- Directive
Give the records back in full, exactly as they read.
[Start]
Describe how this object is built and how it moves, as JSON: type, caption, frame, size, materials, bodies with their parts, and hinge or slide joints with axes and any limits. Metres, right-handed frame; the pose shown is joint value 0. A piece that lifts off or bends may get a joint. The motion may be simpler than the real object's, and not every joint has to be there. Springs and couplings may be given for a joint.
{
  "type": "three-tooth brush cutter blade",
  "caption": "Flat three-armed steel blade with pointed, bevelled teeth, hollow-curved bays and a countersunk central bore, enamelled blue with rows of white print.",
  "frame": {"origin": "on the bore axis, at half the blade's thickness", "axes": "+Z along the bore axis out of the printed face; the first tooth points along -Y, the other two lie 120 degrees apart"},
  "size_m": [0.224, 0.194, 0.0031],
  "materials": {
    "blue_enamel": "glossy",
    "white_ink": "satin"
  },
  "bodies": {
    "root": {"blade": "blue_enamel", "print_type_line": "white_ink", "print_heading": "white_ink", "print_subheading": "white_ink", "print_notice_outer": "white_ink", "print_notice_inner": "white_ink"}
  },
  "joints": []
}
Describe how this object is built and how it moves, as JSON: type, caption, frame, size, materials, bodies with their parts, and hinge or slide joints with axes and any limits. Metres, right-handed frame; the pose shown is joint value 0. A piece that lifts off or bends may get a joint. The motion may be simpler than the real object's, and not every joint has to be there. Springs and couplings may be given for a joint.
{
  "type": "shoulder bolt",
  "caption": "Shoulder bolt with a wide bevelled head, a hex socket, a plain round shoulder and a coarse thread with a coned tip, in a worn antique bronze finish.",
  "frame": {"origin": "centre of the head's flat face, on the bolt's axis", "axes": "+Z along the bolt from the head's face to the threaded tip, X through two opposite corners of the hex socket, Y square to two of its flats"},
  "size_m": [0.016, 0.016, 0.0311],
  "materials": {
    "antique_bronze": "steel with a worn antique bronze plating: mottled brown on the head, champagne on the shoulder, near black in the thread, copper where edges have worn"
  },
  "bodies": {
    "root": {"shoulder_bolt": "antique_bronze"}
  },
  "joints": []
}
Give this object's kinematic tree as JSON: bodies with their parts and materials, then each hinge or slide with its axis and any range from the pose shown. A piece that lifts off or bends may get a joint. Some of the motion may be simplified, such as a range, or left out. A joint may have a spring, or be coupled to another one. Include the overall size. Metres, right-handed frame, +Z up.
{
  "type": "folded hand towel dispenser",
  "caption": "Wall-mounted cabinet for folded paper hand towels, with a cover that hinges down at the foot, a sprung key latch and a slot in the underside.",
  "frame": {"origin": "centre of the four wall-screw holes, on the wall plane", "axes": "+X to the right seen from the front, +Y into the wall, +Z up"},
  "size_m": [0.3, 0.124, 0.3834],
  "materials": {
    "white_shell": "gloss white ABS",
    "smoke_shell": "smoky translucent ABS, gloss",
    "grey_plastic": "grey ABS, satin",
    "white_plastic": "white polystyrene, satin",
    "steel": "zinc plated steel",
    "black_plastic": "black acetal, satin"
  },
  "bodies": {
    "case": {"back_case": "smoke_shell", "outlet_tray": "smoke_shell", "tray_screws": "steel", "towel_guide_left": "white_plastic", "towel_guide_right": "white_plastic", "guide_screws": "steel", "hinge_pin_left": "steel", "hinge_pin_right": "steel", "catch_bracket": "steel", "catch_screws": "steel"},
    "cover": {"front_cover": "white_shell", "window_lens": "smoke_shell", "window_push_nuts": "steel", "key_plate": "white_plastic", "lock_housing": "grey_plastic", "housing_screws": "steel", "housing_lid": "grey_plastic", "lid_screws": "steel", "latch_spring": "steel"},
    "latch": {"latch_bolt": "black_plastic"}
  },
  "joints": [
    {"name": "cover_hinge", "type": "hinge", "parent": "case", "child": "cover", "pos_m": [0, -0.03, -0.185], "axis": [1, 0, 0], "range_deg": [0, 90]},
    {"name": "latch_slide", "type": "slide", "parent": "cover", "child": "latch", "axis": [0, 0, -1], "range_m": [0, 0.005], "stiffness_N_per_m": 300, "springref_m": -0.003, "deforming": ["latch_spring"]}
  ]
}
[End]
- Correct result
Describe how this object is built and how it moves, as JSON: type, caption, frame, size, materials, bodies with their parts, and hinge or slide joints with axes and any limits. Metres, right-handed frame; the pose shown is joint value 0. A piece that lifts off or bends may get a joint. The motion may be simpler than the real object's, and not every joint has to be there. Springs and couplings may be given for a joint.
{
  "type": "three-tooth brush cutter blade",
  "caption": "Flat three-armed steel blade with pointed, bevelled teeth, hollow-curved bays and a countersunk central bore, enamelled blue with rows of white print.",
  "frame": {"origin": "on the bore axis, at half the blade's thickness", "axes": "+Z along the bore axis out of the printed face; the first tooth points along -Y, the other two lie 120 degrees apart"},
  "size_m": [0.224, 0.194, 0.0031],
  "materials": {
    "blue_enamel": "glossy",
    "white_ink": "satin"
  },
  "bodies": {
    "root": {"blade": "blue_enamel", "print_type_line": "white_ink", "print_heading": "white_ink", "print_subheading": "white_ink", "print_notice_outer": "white_ink", "print_notice_inner": "white_ink"}
  },
  "joints": []
}
Describe how this object is built and how it moves, as JSON: type, caption, frame, size, materials, bodies with their parts, and hinge or slide joints with axes and any limits. Metres, right-handed frame; the pose shown is joint value 0. A piece that lifts off or bends may get a joint. The motion may be simpler than the real object's, and not every joint has to be there. Springs and couplings may be given for a joint.
{
  "type": "shoulder bolt",
  "caption": "Shoulder bolt with a wide bevelled head, a hex socket, a plain round shoulder and a coarse thread with a coned tip, in a worn antique bronze finish.",
  "frame": {"origin": "centre of the head's flat face, on the bolt's axis", "axes": "+Z along the bolt from the head's face to the threaded tip, X through two opposite corners of the hex socket, Y square to two of its flats"},
  "size_m": [0.016, 0.016, 0.0311],
  "materials": {
    "antique_bronze": "steel with a worn antique bronze plating: mottled brown on the head, champagne on the shoulder, near black in the thread, copper where edges have worn"
  },
  "bodies": {
    "root": {"shoulder_bolt": "antique_bronze"}
  },
  "joints": []
}
Give this object's kinematic tree as JSON: bodies with their parts and materials, then each hinge or slide with its axis and any range from the pose shown. A piece that lifts off or bends may get a joint. Some of the motion may be simplified, such as a range, or left out. A joint may have a spring, or be coupled to another one. Include the overall size. Metres, right-handed frame, +Z up.
{
  "type": "folded hand towel dispenser",
  "caption": "Wall-mounted cabinet for folded paper hand towels, with a cover that hinges down at the foot, a sprung key latch and a slot in the underside.",
  "frame": {"origin": "centre of the four wall-screw holes, on the wall plane", "axes": "+X to the right seen from the front, +Y into the wall, +Z up"},
  "size_m": [0.3, 0.124, 0.3834],
  "materials": {
    "white_shell": "gloss white ABS",
    "smoke_shell": "smoky translucent ABS, gloss",
    "grey_plastic": "grey ABS, satin",
    "white_plastic": "white polystyrene, satin",
    "steel": "zinc plated steel",
    "black_plastic": "black acetal, satin"
  },
  "bodies": {
    "case": {"back_case": "smoke_shell", "outlet_tray": "smoke_shell", "tray_screws": "steel", "towel_guide_left": "white_plastic", "towel_guide_right": "white_plastic", "guide_screws": "steel", "hinge_pin_left": "steel", "hinge_pin_right": "steel", "catch_bracket": "steel", "catch_screws": "steel"},
    "cover": {"front_cover": "white_shell", "window_lens": "smoke_shell", "window_push_nuts": "steel", "key_plate": "white_plastic", "lock_housing": "grey_plastic", "housing_screws": "steel", "housing_lid": "grey_plastic", "lid_screws": "steel", "latch_spring": "steel"},
    "latch": {"latch_bolt": "black_plastic"}
  },
  "joints": [
    {"name": "cover_hinge", "type": "hinge", "parent": "case", "child": "cover", "pos_m": [0, -0.03, -0.185], "axis": [1, 0, 0], "range_deg": [0, 90]},
    {"name": "latch_slide", "type": "slide", "parent": "cover", "child": "latch", "axis": [0, 0, -1], "range_m": [0, 0.005], "stiffness_N_per_m": 300, "springref_m": -0.003, "deforming": ["latch_spring"]}
  ]
}